In deze zaak, uitgesproken op 11 september 2013 door de Rechtbank Zeeland-West-Brabant, staat de heffingsbevoegdheid van Nederland over een pensioenuitkering van een in Portugal woonachtige belanghebbende centraal. De belanghebbende, die in 1994 vanuit Nederland naar Portugal is geëmigreerd, ontving in 2012 een pensioenuitkering van € 58.864 van een pensioenfonds. Hij verzocht om vrijstelling van loonheffing over deze pensioeninkomsten, maar de inspecteur van de Belastingdienst weigerde dit en legde loonbelasting en premie volksverzekeringen op over de periode van 1 juni tot en met 30 juni 2012. De belanghebbende maakte bezwaar tegen deze beslissing, maar dit werd afgewezen door de inspecteur op 14 november 2012.
De rechtbank oordeelde dat Nederland geen heffingsbevoegdheid heeft over de pensioenuitkering, omdat de belanghebbende aannemelijk heeft gemaakt dat zijn pensioeninkomsten niet voor minder dan 90% in de Portugese belastingheffing zijn betrokken. De rechtbank baseerde haar oordeel op de door de belanghebbende overgelegde Portugese belastingaanslag en berekeningen, waaruit bleek dat de pensioeninkomsten in Portugal waren aangegeven en belast. De inspecteur had betoogd dat de pensioeninkomsten mogelijk slechts voor 35% belast zouden worden, maar de rechtbank oordeelde dat het aan de inspecteur was om deze mogelijkheid te minimaliseren door informatie uit te wisselen met de Portugese autoriteiten.

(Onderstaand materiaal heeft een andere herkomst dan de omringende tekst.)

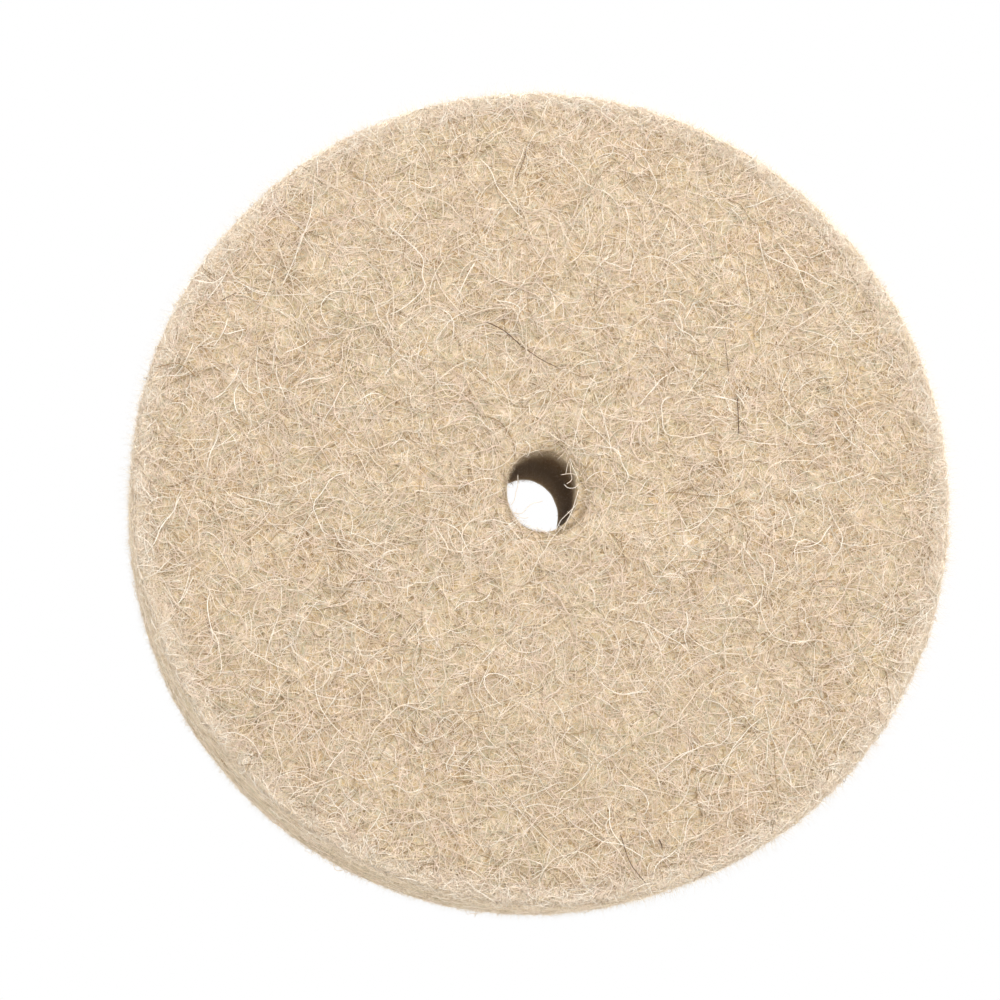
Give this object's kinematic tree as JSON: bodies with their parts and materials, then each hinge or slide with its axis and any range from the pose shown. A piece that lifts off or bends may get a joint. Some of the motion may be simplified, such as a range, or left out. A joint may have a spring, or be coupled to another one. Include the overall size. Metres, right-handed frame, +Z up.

De rechtbank verklaarde het beroep van de belanghebbende gegrond, vernietigde de uitspraak op bezwaar, en verleende teruggaaf van de ingehouden loonheffing over het tijdvak van 1 juni tot en met 30 juni 2012. Tevens werd de inspecteur veroordeeld in de proceskosten van de belanghebbende, die op € 1.179 werden vastgesteld. Deze uitspraak benadrukt de noodzaak voor de inspecteur om adequaat om te gaan met internationale belastingverdragen en de heffingsbevoegdheid van Nederland in het licht van de belastingheffing in Portugal.